6. Tail risks (low probability, high impact)¶
- SET surveillance / suspension following the May–June 2026 price spike — probability 35%, impact −25% to −40% in 30 days. This is the single largest near-term risk and is entirely visible in the OHLCV data but absent from any news source in the package.
- Coup or constitutional rupture — probability 5%, impact −25%+ through THB selloff and small-cap liquidity collapse.
- Sectoral NPL shock (truck-freight recession from US-tariff knock-on + Chinese EV-truck residual-value collapse hitting collateral simultaneously) — probability 15%, impact −20% to −30% via book-value impairment.
7. Overall geopolitical/regulatory rating¶
HEADWIND.
Two distinct headwinds compound: - Sector-structural (BoT rate caps already in force, EV-truck transition eroding collateral, possible incremental tightening under any government, accelerated under a People's Party government): mid-single-digit-percent drag per year for 24 months. - Stock-specific regulatory (SET surveillance probability is elevated by the unexplained parabolic move): asymmetric near-term tail.
Expected impact on fair value: −25% to +5% over 24 months, skewed left.
The +5% upside case requires (a) Pheu Thai stability, (b) BoT easing flowing to funding costs, (c) no SET surveillance designation, and (d) the recent rally turning out to be backed by an undisclosed-to-this-package fundamental catalyst (e.g. M&A, recapitalisation). I cannot verify any of those from the data provided.

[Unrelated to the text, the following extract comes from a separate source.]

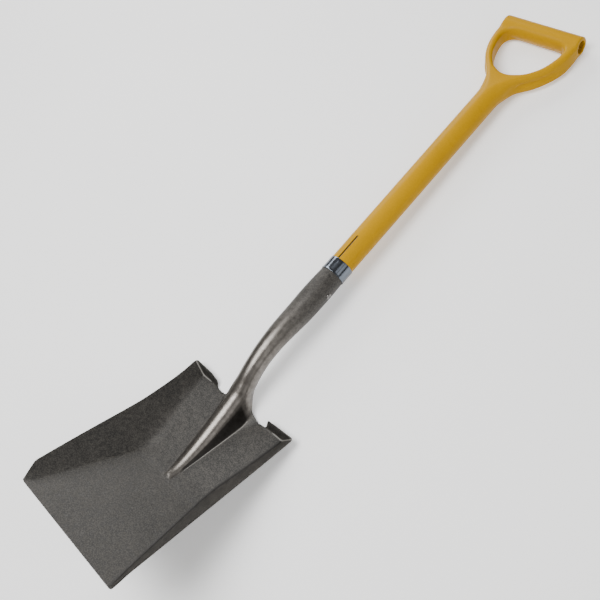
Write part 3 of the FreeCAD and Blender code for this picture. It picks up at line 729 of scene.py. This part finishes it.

One instruction to the CIO: Before any position is taken, resolve the data-integrity issues — confirm the registered company name, pull the actual SET filings (the 404s in this package are almost certainly a URL-construction bug, not a delisting, but verify), and check whether ML is currently on SET's trading-alert / cash-balance list. The macro overlay is secondary to the question of whether the late-May 2026 spike has triggered, or will trigger, a regulatory intervention.